As you can see your unit tests are coded in SQL too. Which means you have all the SQL power at your hands to write tests, and also that you can check your schema integrity directly in SQL, using PostgreSQL catalog functions.

So check out pgTap to implement PostgreSQL Unit Tests.

RegreSQL

In my article How to Write SQL the main take out is that your SQL queries are to be managed in .sql files, just like in the following example:

-- name: list-albums-by-artist
-- List the album titles and duration of a given artist
  select album.title as album,
         sum(milliseconds) * interval '1 ms' as duration
    from album
         join artist using(artistid)
         left join track using(albumid)
   where artist.name = :'name'
group by album
order by album;

Such a query is expected to be processed either by psql directly thanks to its psql variables support, or by a library like Clojure’s YeSQL or Python’s anosql for using in your application’s code base. Implementations exist in other programming languages too of course, so check out if your favorite is listed already at the main YeSQL GitHub’s page.
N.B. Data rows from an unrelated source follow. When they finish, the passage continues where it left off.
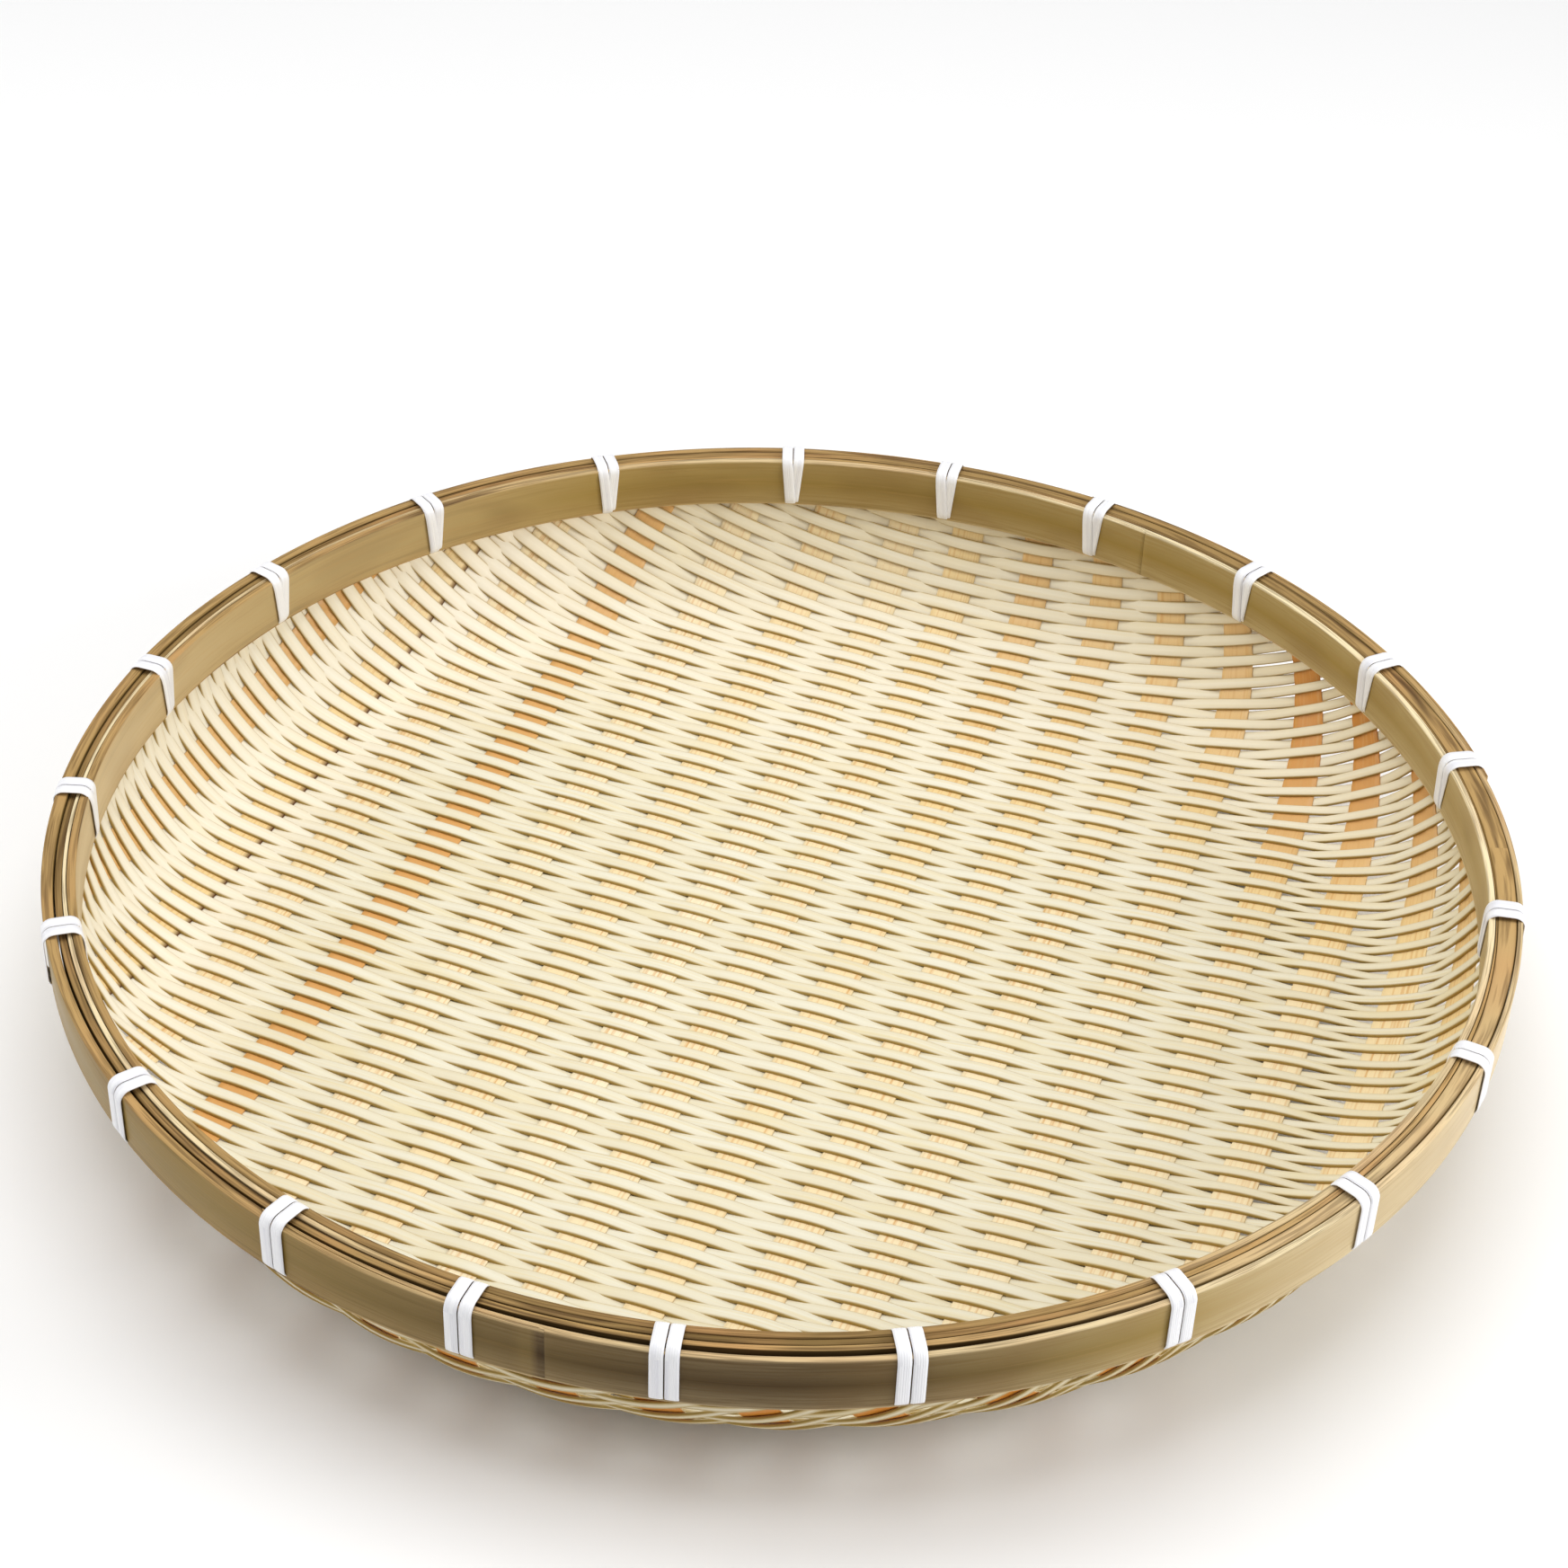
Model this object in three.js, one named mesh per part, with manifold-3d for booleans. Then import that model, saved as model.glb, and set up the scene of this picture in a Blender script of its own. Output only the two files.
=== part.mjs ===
// Bamboo winnowing tray: a plain-woven mat clamped between two bent hoops
// and tied at intervals with flat straps.
// Millimetres, +Z up. The tray rests on z = 0, centred on the origin.

import * as THREE from 'three';
import Module from 'manifold-3d';

// Rim: two hoops with two thin splints between them. The mat's edge stands
// between the splints.
const RIM_RADIUS = 240;
const HOOP_HEIGHT = 19;
const OUTER_HOOP_THICKNESS = 4.0;
const INNER_HOOP_THICKNESS = 2.6;
const SPLINT_THICKNESS = 1.0;
const SPLINT_TOP_DROP = 1.2;
const SPLINT_HEIGHT = 15;
const SEAT_GAP = 0.3;
const MAT_SLACK = 0.75;

// Each hoop is one strip whose tapered ends lap over each other.
const LAP_LENGTH = 92;
const LAP_TIP_THICKNESS = 0.9;
// The step down beside each tip is this long.
const LAP_NOTCH = 2;
const OUTER_LAP_ANGLE = 232;
const INNER_LAP_ANGLE = 50;

// Mat: narrow wefts over and under wide, thin warps.
const WARP_WIDTH = 13;
const WARP_THICKNESS = 0.6;
// The warps end this far above the mat's edge, between the hoops.
const WARP_END_RISE = 6;
// The outermost warps lie this far inside the mat's upright wall.
const OUTER_WARP_INSET = 5.65;
// Laid by hand, so the steps from one warp to the next are uneven. These are
// their shares of the way from the first warp to the last.
const WARP_STEP_SHARES = [30, 27, 34, 34, 34, 31, 27, 31, 31, 29, 31, 33, 28, 30, 26];
const WEFT_WIDTH = 4.3;
const WEFT_THICKNESS = 0.9;
const WEFT_SIDE_GAP = 0.7;
// The mat turns upright this far above the hoops' bottoms.
const WALL_INSERT = 0.4;
// The outermost wefts stay this many pitches inside the mat's edge.
const WEFT_MARGIN = 1.5;
// A crossing nearer the rim than this leaves a weft no room for a full swing.
const FULL_SWING = 10;
// A weft's first end is set this far up into its splint, at this share of the
// splint's thickness.
const SPLINT_BITE = 1.2;
const BURIED_SHARE = 0.8;
const SETTLE_PASSES = 6;
const WEAVE_ANGLE = -19.3;

// Dish: a shallow centre, a rounded corner, then a steep wall up to the rim.
const CORNER_RADIUS = 44;
const WALL_ANGLE = 85;
const DISH_EDGE_ANGLE = 7;
const FOOT_CUT = 0.5;

// Lashings, each one strap wound twice round the rim.
const LASHING_WIDTH = 8.7;
const LASHING_THICKNESS = 0.7;
const LASHING_TUCK = 2.2;
const FIRST_LASHING = 197.6;
// Hand-tied, so the steps are uneven. Clockwise, in degrees.
const LASHING_STEPS = [18, 18, 17, 18, 18, 18, 15, 15, 17, 17, 15, 20, 18, 18, 17, 19, 16, 14, 15, 18];

const RIM_FACETS = 48;
const CHORD_TOLERANCE = 0.7;
const MERGE_TOLERANCE = 0.1;

// Radii through the rim, from the outside in.
const OUTER_HOOP_INSIDE = RIM_RADIUS - OUTER_HOOP_THICKNESS;
const OUTER_SPLINT_OUTSIDE = OUTER_HOOP_INSIDE - SEAT_GAP;
const OUTER_SPLINT_INSIDE = OUTER_SPLINT_OUTSIDE - SPLINT_THICKNESS;
const MAT_RADIUS = OUTER_SPLINT_INSIDE - MAT_SLACK - WARP_THICKNESS / 2;
const INNER_SPLINT_OUTSIDE = MAT_RADIUS - WARP_THICKNESS / 2 - MAT_SLACK;
const INNER_SPLINT_INSIDE = INNER_SPLINT_OUTSIDE - SPLINT_THICKNESS;
const INNER_HOOP_OUTSIDE = INNER_SPLINT_INSIDE - SEAT_GAP;
const INNER_HOOP_INSIDE = INNER_HOOP_OUTSIDE - INNER_HOOP_THICKNESS;

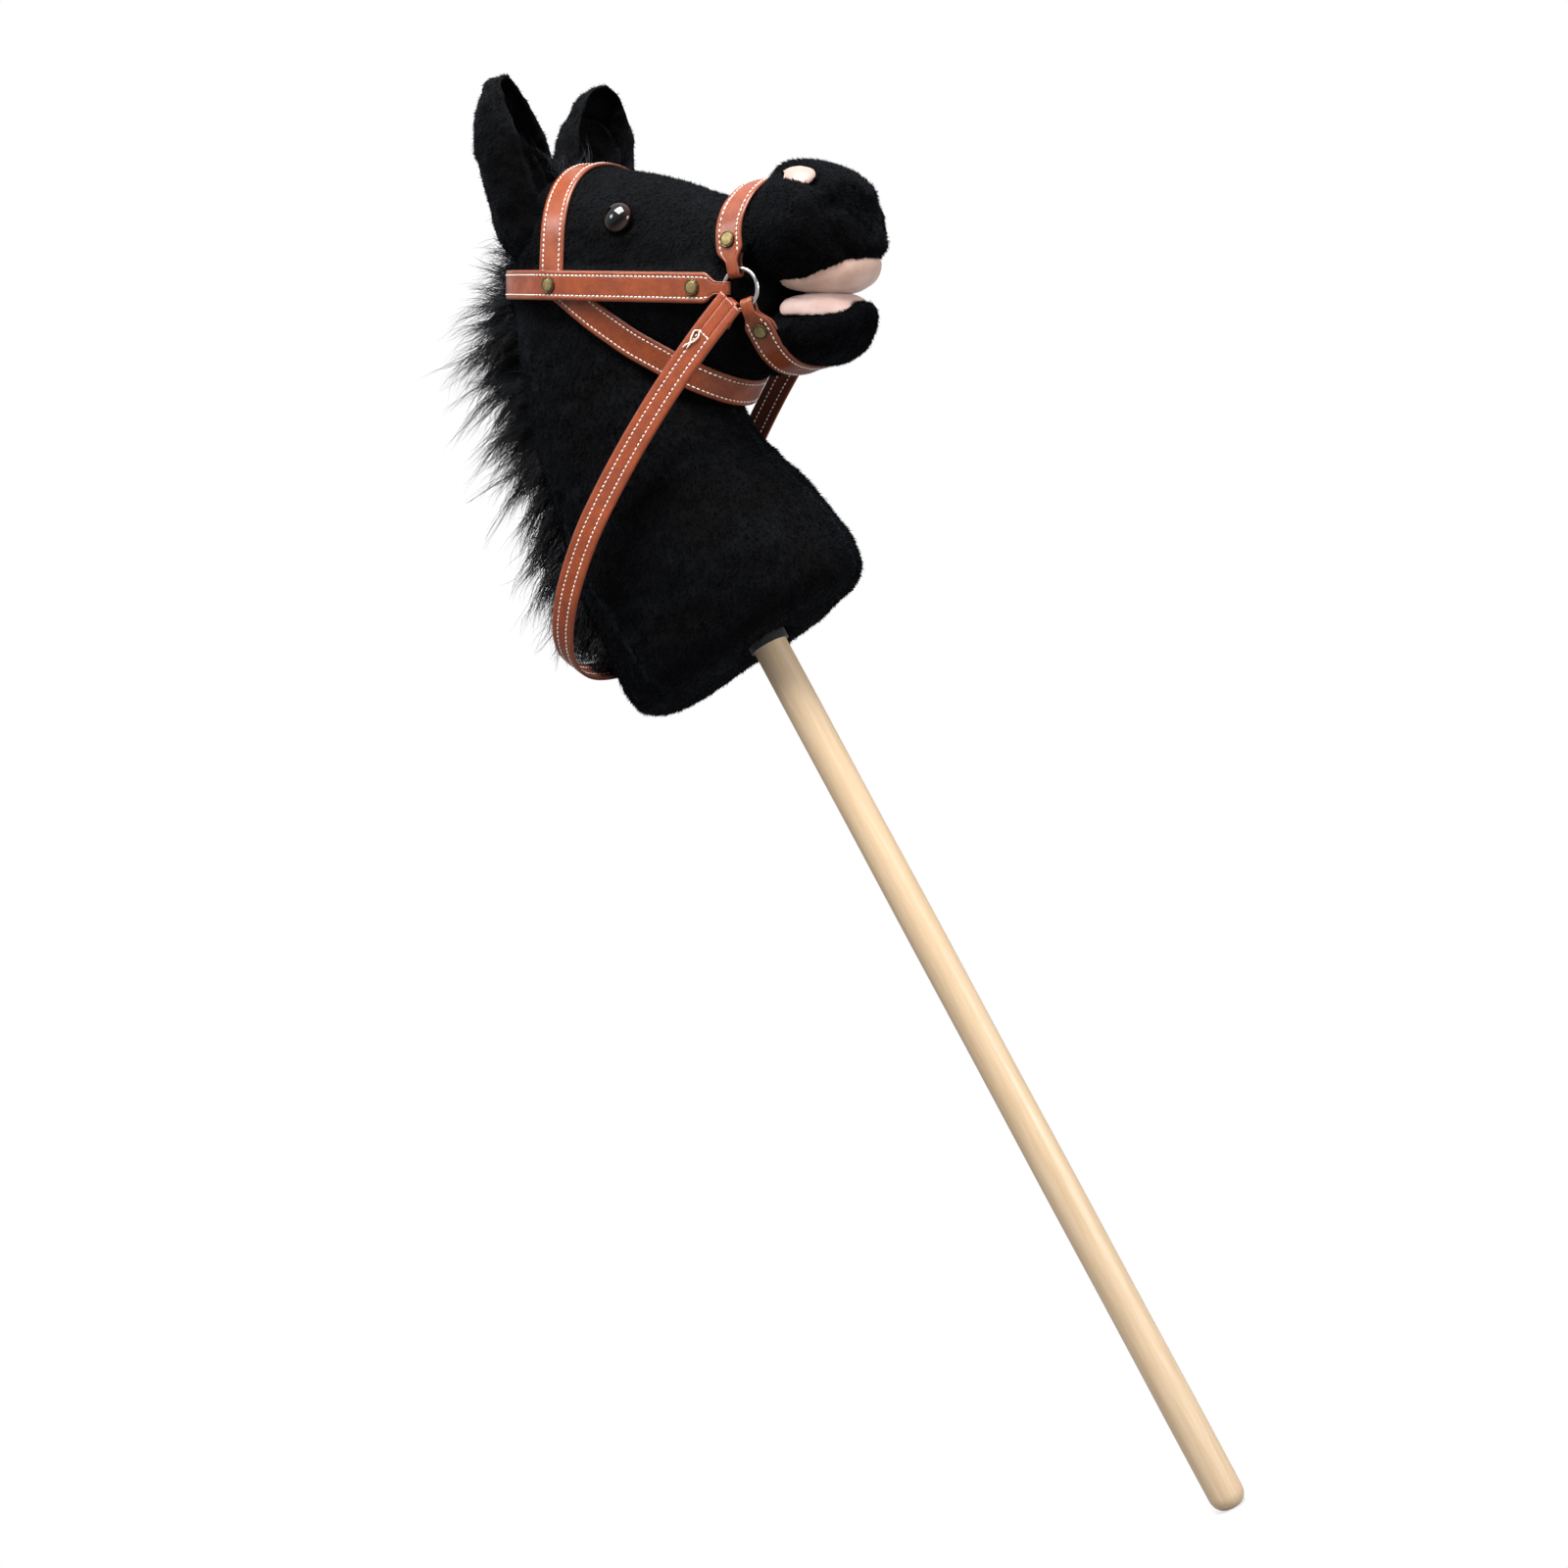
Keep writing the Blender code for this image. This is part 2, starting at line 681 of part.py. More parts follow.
soft_tree, _ = surface_tree(soft_parts)
RING_Y = ring_plane(soft_tree)
wire_reach = 0.5 * (RING_DIAMETER - RING_WIRE)
fold_radius = 0.5 * RING_WIRE + GAP + 0.5 * STRAP_THICKNESS


def thin_line(points, slack=LINE_SLACK):
    """The same line without the points that lie within `slack` of a straight run."""
    points = [np.array(p) for p in points]
    if len(points) < 3:
        return points
    run = points[-1] - points[0]
    run = run / np.linalg.norm(run)
    off = [abs(run[0] * (p - points[0])[1] - run[1] * (p - points[0])[0]) for p in points]
    k = int(np.argmax(off))
    if off[k] < slack:
        return [points[0], points[-1]]
    return thin_line(points[: k + 1], slack)[:-1] + thin_line(points[k:], slack)


def hull_line(points):
    """The taut line over a row of points: the convex outline, between its first and last."""
    points = [np.array(p) for p in points]
    keep = []
    for point in points:
        while len(keep) > 1:
            a, b = keep[-1] - keep[-2], point - keep[-1]
            if a[0] * b[1] - a[1] * b[0] <= 0.0:
                keep.pop()
            else:
                break
        keep.append(point)
    return keep


def resample(points, step):
    """The same line with its corners kept and its long runs divided evenly."""
    points = thin_line(points)
    line = [points[0]]
    for a, b in zip(points, points[1:]):
        count = max(1, int(round(np.linalg.norm(b - a) / step)))
        line += [a + (b - a) * k / count for k in range(1, count + 1)]
    return line


class Route:
    """A strap's way round the head, in a plane that holds the y axis.

    p runs along `forward` from `origin` and q is y; the strap goes down one side, round an end
    at p = reach and back along the other side. `bend` shifts it across its plane.
    """

    def __init__(self, origin, forward, reach, bend=((0.0, 0.0), (1.0, 0.0)), start=0.0):
        self.origin = np.array(origin)
        self.forward = np.array(forward) / np.linalg.norm(forward)
        self.across = np.array((-self.forward[1], self.forward[0]))
        self.reach = reach
        self.bend = np.array(bend)
        self.start = start

    def shift(self, p):
        return np.interp(p, self.bend[:, 0], self.bend[:, 1])

    def place(self, p, q, across=0.0):
        uv = self.origin + p * self.forward + (self.shift(p) + across) * self.across
        return Vector((uv[0], q, uv[1]))

    def surface_points(self, tree, width, start):
        """Points of the right half outline of what lies under the strap, from start to the end."""
        rays = [((p, -OUTSIDE), (0.0, 1.0)) for p in np.arange(start, self.reach, RAY_STEP)]
        for k in range(RAY_TURNS + 1):
            angle = 0.5 * pi * k / RAY_TURNS
            direction = (-sin(angle), cos(angle))
            rays.append(((self.reach - OUTSIDE * direction[0], -OUTSIDE * direction[1]), direction))
        points = []
        for (p, q), (dp, dq) in rays:
            best = None
            for across in np.linspace(-0.5 * width, 0.5 * width, RAYS_ACROSS):
                begin = self.place(p, q, across)
                along = Vector((dp * self.forward[0], dq, dp * self.forward[1]))
                hit = tree.ray_cast(begin, along, OUTSIDE)
                if hit[0] is not None and (best is None or hit[3] < best):
                    best = hit[3]
            if best is not None:
                lift = best - STRAP_SEAT - 0.5 * STRAP_THICKNESS
                points.append((p + lift * dp, q + lift * dq))
        return points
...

In the put your money where your mouth is department, allow me to unveil the small and neat tool RegreSQL:

$ go get github.com/dimitri/regresql

$ regresql --help
Run regression tests for your SQL queries

Usage:
  regresql [command]

Available Commands:
  help        Help about any command
  init        Initialize regresql for use in your project
  list        list candidates SQL files
  plan        Creates missing plans for new queries
  test        Run regression tests for your SQL queries
  update      Creates or updates the expected output files

The idea of RegreSQL is to make it easy to run Regression Tests against SQL queries that you manage with a YeSQL like library. In a local sample application using the query shown above, we can use RegreSQL to run our queries and check that their result is the expected one:

$ regresql test
Connecting to 'postgres:///chinook?sslmode=disable'… ✓
TAP version 13
ok 1 - src/sql/album-by-artist.1.out
ok 2 - src/sql/album-tracks.1.out
ok 3 - src/sql/artist.1.out
ok 4 - src/sql/genre-topn.top-3.out
ok 5 - src/sql/genre-topn.top-1.out
ok 6 - src/sql/genre-tracks.out

To be able to do that, we need parameters to associate with our queries. RegreSQL calls that a test plan, and you can create your test plans with the command regresql init or regresql plan if you’re already initialized a repository and just added some queries…

If we take the regresql/plans/src/sql/genre-topn.yaml plan file as an example, it contains two sets of parameters for the src/sql/genre-topn.sql query. The YAML file contains plans. Each plan has a name, then a list of key and values. The keys are the SQL parameter names, and the values are the actual values we want to test our queries with. Here’s the genre-topn.yaml content:

"top-3":
  "n": "3"
"top-1":
  "n": "1"

The RegreSQL tool creates empty plan files with a single plan named “1”, and prefills it with empty string values for all the query parameters, so that you only have to fill-in the actual values for testing.

Use regresql update to run the queries and register their output as the expected ouput. In the following usage example, we did regresql update with "n": "1" in our plan file, but then changed our mind and replaced it with "n": "2" before running regresql test:

$ regresql test
Connecting to 'postgres:///chinook?sslmode=disable'… ✓
TAP version 13
ok 1 - src/sql/album-by-artist.1.out
ok 2 - src/sql/album-tracks.1.out
# Query File: 'src/sql/artist.sql'
# Bindings File: 'regresql/plans/src/sql/artist.yaml'
# Bindings Name: '1'
# Query Parameters: 'map[n:2]'
# Expected Result File: 'regresql/expected/src/sql/artist.1.out'
# Actual Result File: 'regresql/out/src/sql/artist.1.out'
# 
# --- regresql/expected/src/sql/artist.1.out
# +++ regresql/out/src/sql/artist.1.out
# @@ -1,4 +1,5 @@
# -   name     | albums
# -------------+-------
# -Iron Maiden | 21
# +    name     | albums
# +-------------+-------
# +Iron Maiden  | 21
# +Led Zeppelin | 14
#  
not ok 3 - src/sql/artist.1.out
ok 4 - src/sql/genre-topn.top-3.out
ok 5 - src/sql/genre-topn.top-1.out
ok 6 - src/sql/genre-tracks.out

We can see that the query returns the 2 most prolific artists of our collection rather than the expected single most prolific artist. If that’s your new requirements for the query, then update the expected result. If not, then fix your query!

Conclusion

SQL is code!

SQL is code. We need a productive and complete tooling around it, and most of this tooling is already available. It’s quite easy to fill-in the gaps, as soon as you start considering that SQL is code.